*Dataset excerpts*
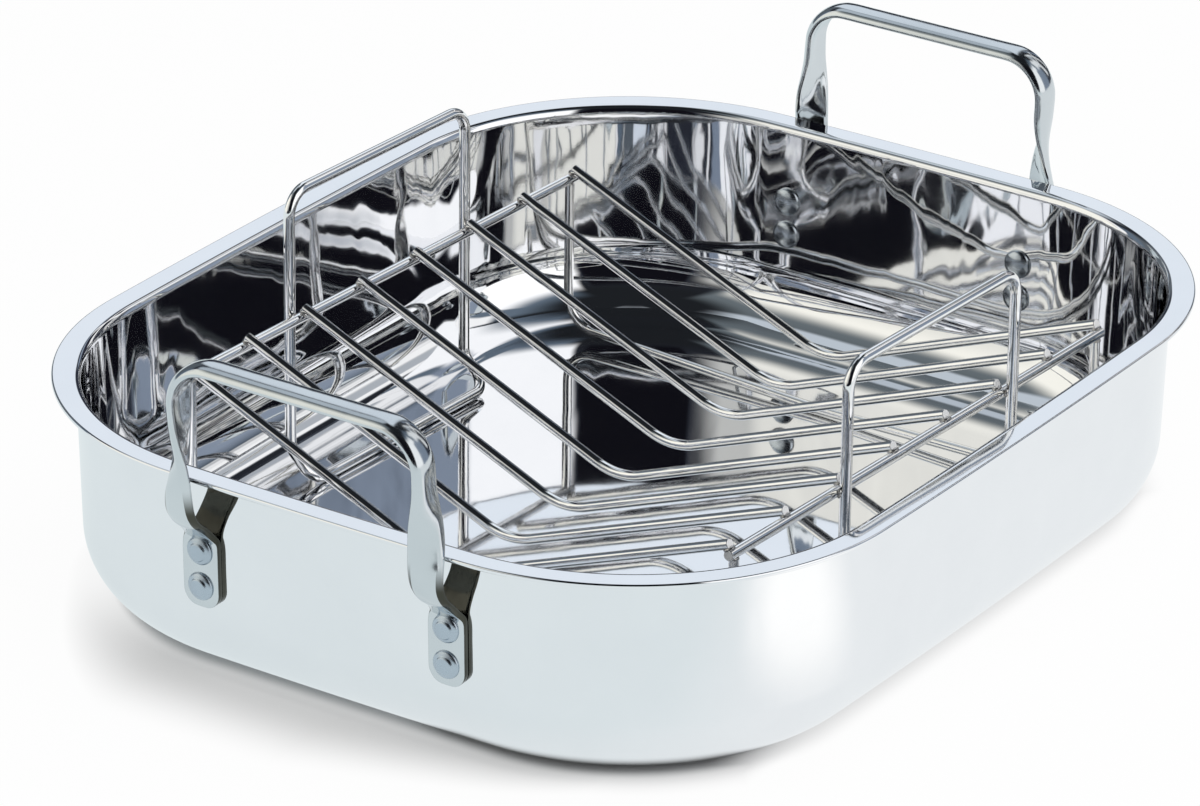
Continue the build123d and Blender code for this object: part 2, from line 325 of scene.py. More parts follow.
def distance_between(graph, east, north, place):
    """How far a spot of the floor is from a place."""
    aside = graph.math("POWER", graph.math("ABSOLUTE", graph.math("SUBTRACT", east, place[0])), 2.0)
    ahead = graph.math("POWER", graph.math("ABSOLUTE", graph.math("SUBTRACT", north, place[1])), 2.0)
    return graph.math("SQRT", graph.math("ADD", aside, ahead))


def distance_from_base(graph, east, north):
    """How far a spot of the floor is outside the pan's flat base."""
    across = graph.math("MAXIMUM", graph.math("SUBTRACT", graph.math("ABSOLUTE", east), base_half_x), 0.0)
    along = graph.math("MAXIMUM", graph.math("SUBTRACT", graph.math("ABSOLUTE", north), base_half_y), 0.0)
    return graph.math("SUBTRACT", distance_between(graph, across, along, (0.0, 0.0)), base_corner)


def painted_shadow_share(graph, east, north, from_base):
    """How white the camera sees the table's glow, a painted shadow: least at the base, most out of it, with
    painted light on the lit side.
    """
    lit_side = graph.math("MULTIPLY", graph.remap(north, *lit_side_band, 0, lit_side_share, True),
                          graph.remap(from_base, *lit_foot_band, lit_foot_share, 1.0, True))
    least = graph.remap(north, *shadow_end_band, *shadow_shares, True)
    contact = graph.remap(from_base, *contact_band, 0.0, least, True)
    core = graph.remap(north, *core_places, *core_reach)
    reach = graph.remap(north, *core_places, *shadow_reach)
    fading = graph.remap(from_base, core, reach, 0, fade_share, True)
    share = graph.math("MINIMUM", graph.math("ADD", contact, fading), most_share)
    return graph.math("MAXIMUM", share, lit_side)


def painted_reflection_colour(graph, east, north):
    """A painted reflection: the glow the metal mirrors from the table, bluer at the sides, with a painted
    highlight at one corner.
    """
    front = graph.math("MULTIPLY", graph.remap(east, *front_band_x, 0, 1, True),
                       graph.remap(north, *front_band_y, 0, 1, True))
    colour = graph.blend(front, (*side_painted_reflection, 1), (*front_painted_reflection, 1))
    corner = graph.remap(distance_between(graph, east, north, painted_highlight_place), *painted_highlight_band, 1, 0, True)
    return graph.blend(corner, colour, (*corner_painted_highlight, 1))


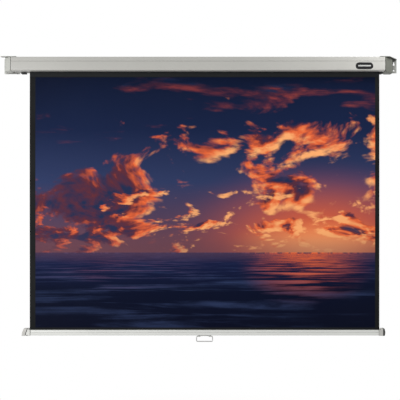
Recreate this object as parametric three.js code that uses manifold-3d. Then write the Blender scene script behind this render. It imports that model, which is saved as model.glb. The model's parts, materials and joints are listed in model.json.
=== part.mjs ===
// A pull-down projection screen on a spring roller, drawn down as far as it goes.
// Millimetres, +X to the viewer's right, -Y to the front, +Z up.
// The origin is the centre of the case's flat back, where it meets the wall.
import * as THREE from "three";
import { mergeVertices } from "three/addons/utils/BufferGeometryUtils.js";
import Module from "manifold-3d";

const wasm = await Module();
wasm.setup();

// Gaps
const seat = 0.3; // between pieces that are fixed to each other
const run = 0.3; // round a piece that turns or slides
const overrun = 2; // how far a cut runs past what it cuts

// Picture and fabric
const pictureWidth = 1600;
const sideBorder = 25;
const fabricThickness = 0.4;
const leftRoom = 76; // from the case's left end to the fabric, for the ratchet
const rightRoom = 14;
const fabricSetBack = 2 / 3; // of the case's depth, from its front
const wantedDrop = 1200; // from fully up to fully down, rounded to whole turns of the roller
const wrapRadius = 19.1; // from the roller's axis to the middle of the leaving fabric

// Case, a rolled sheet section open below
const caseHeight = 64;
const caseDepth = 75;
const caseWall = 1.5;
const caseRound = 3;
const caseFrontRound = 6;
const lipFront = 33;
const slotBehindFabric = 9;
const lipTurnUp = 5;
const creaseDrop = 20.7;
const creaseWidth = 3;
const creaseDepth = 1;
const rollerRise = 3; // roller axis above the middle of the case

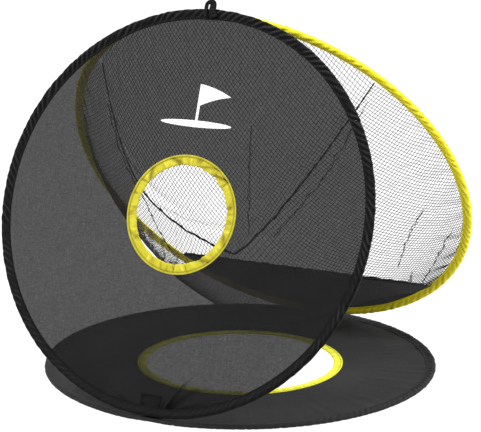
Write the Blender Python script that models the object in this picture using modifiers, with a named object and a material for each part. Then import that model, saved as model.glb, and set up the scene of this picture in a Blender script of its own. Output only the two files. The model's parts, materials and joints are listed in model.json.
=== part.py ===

*What this task involves*
Recopy the whole listing exactly.

*Exercise output*
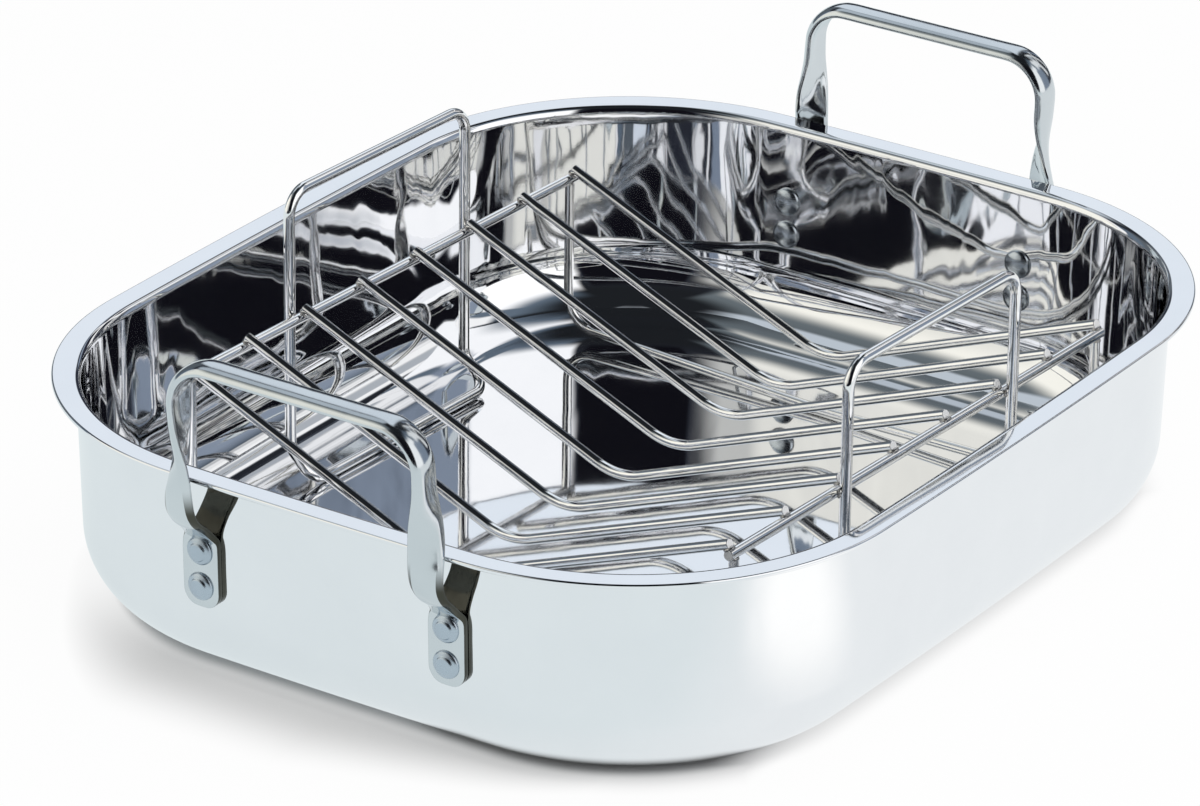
Continue the build123d and Blender code for this object: part 2, from line 325 of scene.py. More parts follow.
def distance_between(graph, east, north, place):
    """How far a spot of the floor is from a place."""
    aside = graph.math("POWER", graph.math("ABSOLUTE", graph.math("SUBTRACT", east, place[0])), 2.0)
    ahead = graph.math("POWER", graph.math("ABSOLUTE", graph.math("SUBTRACT", north, place[1])), 2.0)
    return graph.math("SQRT", graph.math("ADD", aside, ahead))


def distance_from_base(graph, east, north):
    """How far a spot of the floor is outside the pan's flat base."""
    across = graph.math("MAXIMUM", graph.math("SUBTRACT", graph.math("ABSOLUTE", east), base_half_x), 0.0)
    along = graph.math("MAXIMUM", graph.math("SUBTRACT", graph.math("ABSOLUTE", north), base_half_y), 0.0)
    return graph.math("SUBTRACT", distance_between(graph, across, along, (0.0, 0.0)), base_corner)


def painted_shadow_share(graph, east, north, from_base):
    """How white the camera sees the table's glow, a painted shadow: least at the base, most out of it, with
    painted light on the lit side.
    """
    lit_side = graph.math("MULTIPLY", graph.remap(north, *lit_side_band, 0, lit_side_share, True),
                          graph.remap(from_base, *lit_foot_band, lit_foot_share, 1.0, True))
    least = graph.remap(north, *shadow_end_band, *shadow_shares, True)
    contact = graph.remap(from_base, *contact_band, 0.0, least, True)
    core = graph.remap(north, *core_places, *core_reach)
    reach = graph.remap(north, *core_places, *shadow_reach)
    fading = graph.remap(from_base, core, reach, 0, fade_share, True)
    share = graph.math("MINIMUM", graph.math("ADD", contact, fading), most_share)
    return graph.math("MAXIMUM", share, lit_side)


def painted_reflection_colour(graph, east, north):
    """A painted reflection: the glow the metal mirrors from the table, bluer at the sides, with a painted
    highlight at one corner.
    """
    front = graph.math("MULTIPLY", graph.remap(east, *front_band_x, 0, 1, True),
                       graph.remap(north, *front_band_y, 0, 1, True))
    colour = graph.blend(front, (*side_painted_reflection, 1), (*front_painted_reflection, 1))
    corner = graph.remap(distance_between(graph, east, north, painted_highlight_place), *painted_highlight_band, 1, 0, True)
    return graph.blend(corner, colour, (*corner_painted_highlight, 1))


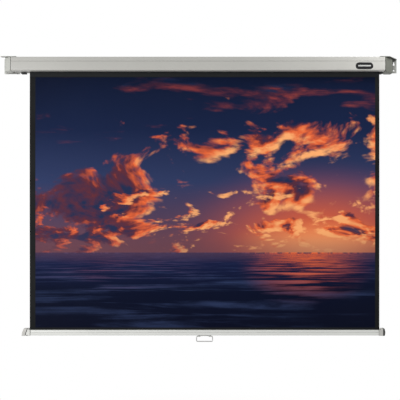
Recreate this object as parametric three.js code that uses manifold-3d. Then write the Blender scene script behind this render. It imports that model, which is saved as model.glb. The model's parts, materials and joints are listed in model.json.
=== part.mjs ===
// A pull-down projection screen on a spring roller, drawn down as far as it goes.
// Millimetres, +X to the viewer's right, -Y to the front, +Z up.
// The origin is the centre of the case's flat back, where it meets the wall.
import * as THREE from "three";
import { mergeVertices } from "three/addons/utils/BufferGeometryUtils.js";
import Module from "manifold-3d";

const wasm = await Module();
wasm.setup();

// Gaps
const seat = 0.3; // between pieces that are fixed to each other
const run = 0.3; // round a piece that turns or slides
const overrun = 2; // how far a cut runs past what it cuts

// Picture and fabric
const pictureWidth = 1600;
const sideBorder = 25;
const fabricThickness = 0.4;
const leftRoom = 76; // from the case's left end to the fabric, for the ratchet
const rightRoom = 14;
const fabricSetBack = 2 / 3; // of the case's depth, from its front
const wantedDrop = 1200; // from fully up to fully down, rounded to whole turns of the roller
const wrapRadius = 19.1; // from the roller's axis to the middle of the leaving fabric

// Case, a rolled sheet section open below
const caseHeight = 64;
const caseDepth = 75;
const caseWall = 1.5;
const caseRound = 3;
const caseFrontRound = 6;
const lipFront = 33;
const slotBehindFabric = 9;
const lipTurnUp = 5;
const creaseDrop = 20.7;
const creaseWidth = 3;
const creaseDepth = 1;
const rollerRise = 3; // roller axis above the middle of the case

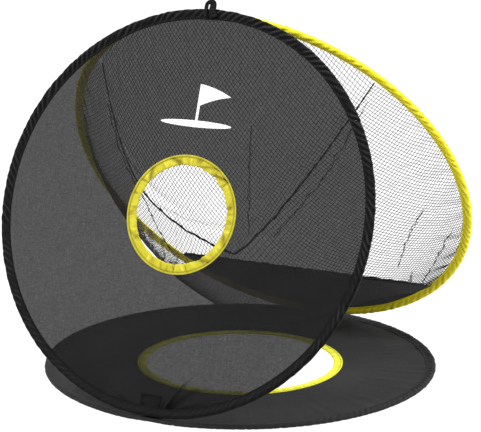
Write the Blender Python script that models the object in this picture using modifiers, with a named object and a material for each part. Then import that model, saved as model.glb, and set up the scene of this picture in a Blender script of its own. Output only the two files. The model's parts, materials and joints are listed in model.json.
=== part.py ===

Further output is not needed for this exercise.